Exactly reproduce each line of the listing that follows.
* BEGIN *
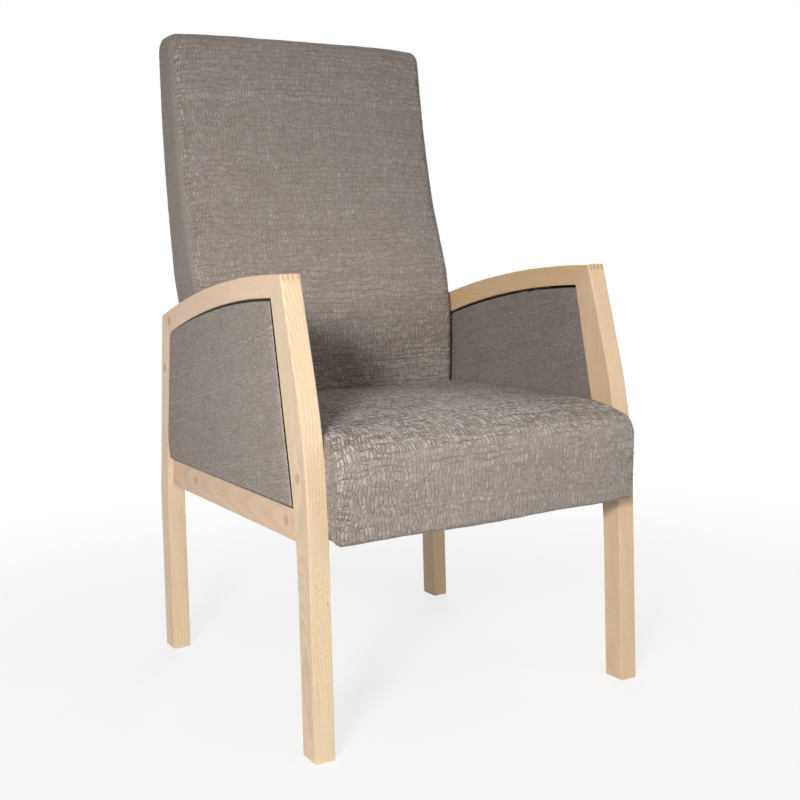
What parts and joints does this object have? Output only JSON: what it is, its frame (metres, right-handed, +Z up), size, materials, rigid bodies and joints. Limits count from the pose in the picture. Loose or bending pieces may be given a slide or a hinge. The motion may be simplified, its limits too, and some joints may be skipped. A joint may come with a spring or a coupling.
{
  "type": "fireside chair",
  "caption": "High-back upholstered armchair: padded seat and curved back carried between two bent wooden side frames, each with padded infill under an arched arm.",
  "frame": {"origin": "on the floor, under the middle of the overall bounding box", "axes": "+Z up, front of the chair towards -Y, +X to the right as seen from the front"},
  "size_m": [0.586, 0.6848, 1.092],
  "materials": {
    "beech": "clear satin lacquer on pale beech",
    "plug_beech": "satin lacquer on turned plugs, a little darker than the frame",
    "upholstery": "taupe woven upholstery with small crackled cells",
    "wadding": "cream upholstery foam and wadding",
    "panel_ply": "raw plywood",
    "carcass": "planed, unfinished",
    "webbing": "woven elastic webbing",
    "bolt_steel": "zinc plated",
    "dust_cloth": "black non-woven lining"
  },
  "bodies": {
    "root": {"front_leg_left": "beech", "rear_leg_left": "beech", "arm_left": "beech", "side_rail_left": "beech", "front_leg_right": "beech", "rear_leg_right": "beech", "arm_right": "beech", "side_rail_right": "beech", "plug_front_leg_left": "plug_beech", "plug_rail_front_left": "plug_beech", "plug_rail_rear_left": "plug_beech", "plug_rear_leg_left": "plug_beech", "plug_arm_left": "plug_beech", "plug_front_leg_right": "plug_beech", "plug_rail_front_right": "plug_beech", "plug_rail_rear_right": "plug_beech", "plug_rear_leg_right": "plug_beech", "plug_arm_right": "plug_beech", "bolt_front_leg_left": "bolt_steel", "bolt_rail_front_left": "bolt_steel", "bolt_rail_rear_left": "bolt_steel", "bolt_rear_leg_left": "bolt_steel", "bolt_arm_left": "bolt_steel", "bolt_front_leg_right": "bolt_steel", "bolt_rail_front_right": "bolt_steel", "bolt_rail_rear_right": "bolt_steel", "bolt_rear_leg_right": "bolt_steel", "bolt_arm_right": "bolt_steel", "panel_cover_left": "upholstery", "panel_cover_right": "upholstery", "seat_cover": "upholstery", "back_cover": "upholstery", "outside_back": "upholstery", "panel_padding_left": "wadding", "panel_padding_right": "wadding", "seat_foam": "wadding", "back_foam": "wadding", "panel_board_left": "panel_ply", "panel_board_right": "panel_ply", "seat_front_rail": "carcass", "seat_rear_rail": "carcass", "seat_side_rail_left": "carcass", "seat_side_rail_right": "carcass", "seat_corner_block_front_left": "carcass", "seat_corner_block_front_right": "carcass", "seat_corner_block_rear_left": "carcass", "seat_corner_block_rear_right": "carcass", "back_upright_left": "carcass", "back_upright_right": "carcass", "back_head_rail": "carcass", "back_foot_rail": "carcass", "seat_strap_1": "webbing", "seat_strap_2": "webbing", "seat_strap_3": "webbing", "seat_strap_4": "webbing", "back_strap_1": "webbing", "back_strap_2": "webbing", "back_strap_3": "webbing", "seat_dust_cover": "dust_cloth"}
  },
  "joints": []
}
* END *
__CORRECT ANSWER__:
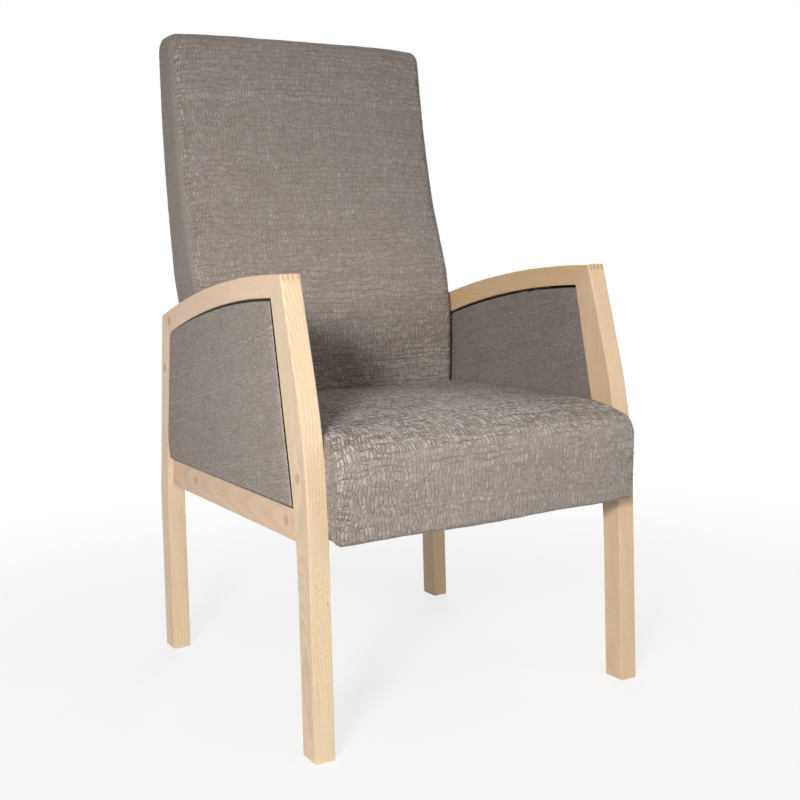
What parts and joints does this object have? Output only JSON: what it is, its frame (metres, right-handed, +Z up), size, materials, rigid bodies and joints. Limits count from the pose in the picture. Loose or bending pieces may be given a slide or a hinge. The motion may be simplified, its limits too, and some joints may be skipped. A joint may come with a spring or a coupling.
{
  "type": "fireside chair",
  "caption": "High-back upholstered armchair: padded seat and curved back carried between two bent wooden side frames, each with padded infill under an arched arm.",
  "frame": {"origin": "on the floor, under the middle of the overall bounding box", "axes": "+Z up, front of the chair towards -Y, +X to the right as seen from the front"},
  "size_m": [0.586, 0.6848, 1.092],
  "materials": {
    "beech": "clear satin lacquer on pale beech",
    "plug_beech": "satin lacquer on turned plugs, a little darker than the frame",
    "upholstery": "taupe woven upholstery with small crackled cells",
    "wadding": "cream upholstery foam and wadding",
    "panel_ply": "raw plywood",
    "carcass": "planed, unfinished",
    "webbing": "woven elastic webbing",
    "bolt_steel": "zinc plated",
    "dust_cloth": "black non-woven lining"
  },
  "bodies": {
    "root": {"front_leg_left": "beech", "rear_leg_left": "beech", "arm_left": "beech", "side_rail_left": "beech", "front_leg_right": "beech", "rear_leg_right": "beech", "arm_right": "beech", "side_rail_right": "beech", "plug_front_leg_left": "plug_beech", "plug_rail_front_left": "plug_beech", "plug_rail_rear_left": "plug_beech", "plug_rear_leg_left": "plug_beech", "plug_arm_left": "plug_beech", "plug_front_leg_right": "plug_beech", "plug_rail_front_right": "plug_beech", "plug_rail_rear_right": "plug_beech", "plug_rear_leg_right": "plug_beech", "plug_arm_right": "plug_beech", "bolt_front_leg_left": "bolt_steel", "bolt_rail_front_left": "bolt_steel", "bolt_rail_rear_left": "bolt_steel", "bolt_rear_leg_left": "bolt_steel", "bolt_arm_left": "bolt_steel", "bolt_front_leg_right": "bolt_steel", "bolt_rail_front_right": "bolt_steel", "bolt_rail_rear_right": "bolt_steel", "bolt_rear_leg_right": "bolt_steel", "bolt_arm_right": "bolt_steel", "panel_cover_left": "upholstery", "panel_cover_right": "upholstery", "seat_cover": "upholstery", "back_cover": "upholstery", "outside_back": "upholstery", "panel_padding_left": "wadding", "panel_padding_right": "wadding", "seat_foam": "wadding", "back_foam": "wadding", "panel_board_left": "panel_ply", "panel_board_right": "panel_ply", "seat_front_rail": "carcass", "seat_rear_rail": "carcass", "seat_side_rail_left": "carcass", "seat_side_rail_right": "carcass", "seat_corner_block_front_left": "carcass", "seat_corner_block_front_right": "carcass", "seat_corner_block_rear_left": "carcass", "seat_corner_block_rear_right": "carcass", "back_upright_left": "carcass", "back_upright_right": "carcass", "back_head_rail": "carcass", "back_foot_rail": "carcass", "seat_strap_1": "webbing", "seat_strap_2": "webbing", "seat_strap_3": "webbing", "seat_strap_4": "webbing", "back_strap_1": "webbing", "back_strap_2": "webbing", "back_strap_3": "webbing", "seat_dust_cover": "dust_cloth"}
  },
  "joints": []
}